Here are some of the main benefits of segregating your IT duties:
1. Track IT performance more effectively
Performance is critical in IT operations. As previously mentioned, a single mistake could expose your network to numerous attacks at any given time. Because a hacking attempt s registered every 35 seconds, you’ll need your IT teams to maintain high-performance standards.
Segregating duties is an effective way of doing this. Different teams can compare performance levels via audited processes, resource allocation, and final reports. This information can then be compared to set performance benchmarks. And because many different stakeholders are involved, all benchmarks will be fair and applicable across various workflows.
2. Minimize fraud or “intentional” mistakes
Fraud often occurs when one person/group has control over a specific process. Because there’s minimal supervision, the person will have room to manipulate controls and misrepresent IT security operations.
Segregating duties can significantly reduce cases of fraud. Because multiple parties are involved in completing a process, unusual activity can be detected early, and the possibility of fraud is reduced.
3. Get real-time updates of your data security environment
The core function of your IT department is to manage digital assets and maintain a secure data environment. These responsibilities are quite broad, and they involve many different workflows that need to be carried out daily. From managing data records to detecting phishing emails, IT departments are swarmed with numerous interconnected tasks.
Segregating duties is an excellent way of streamlining these tasks and getting a quick summary of how the entire department is performing.
4. Reduce operational costs
Catching issues early is a critical part of segregating duties. This is why segregation allows you to significantly reduce operational costs in your IT department (and entire business). But in addition to catching issues early, you can also implement corrective action to protect your digital assets.
Every second counts within cyberspace. If every employee has a specific function that is counterbalanced by other workers within the business, errors will be identified and dealt with accordingly.
Developing A Strategy For Segregating Duties
You may be wondering how to get started with dividing responsibilities in your business.

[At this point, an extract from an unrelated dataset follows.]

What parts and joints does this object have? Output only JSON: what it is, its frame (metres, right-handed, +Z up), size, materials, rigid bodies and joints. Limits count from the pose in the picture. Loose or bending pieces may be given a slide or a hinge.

Indeed, T duty segregation goes beyond assigning job titles. Many companies also think that securing hardware/software is enough to achieve separation. But in reality, segregation is closely tied to employee assignments and performance. Having your workers keep each other in check will be a significant step towards achieving segregation and compliance.
Start with user access review
When segregating employee duties in IT, make sure that each worker’s functions are tied to their level of software access. In other words, each job description should correlate to certain pre-developed software settings. This will ensure that all workers can perform their duties effectively, without granting too much access to unauthorized personnel.
The process of staggering software access to job descriptions is what constitutes user access review. To get started, conduct a risk assessment that reflects potential threats to daily operations. For example, if the employee who detects cybersecurity threats also monitors IT performance, there’s a risk of fraud or conflict of interest during audit reports. Outline all relevant job functions and ensure that no single worker can review their functions or cover up their deficiencies.
Implementing internal controls
Internal controls are the essence of segregating duties. By having employees work on separate tasks that counterbalance, you’ll be able to control performance and minimize mistakes in your digital asset management. More specifically, internal controls help you avoid duplicated tasks and omissions.
You can implement internal controls by assigning distinct employee access codes, using password-protected files, and reconciling purchases with multiple stakeholders. Internal controls help you segregate employee duties for optimal performance, without compromising on the quality of work.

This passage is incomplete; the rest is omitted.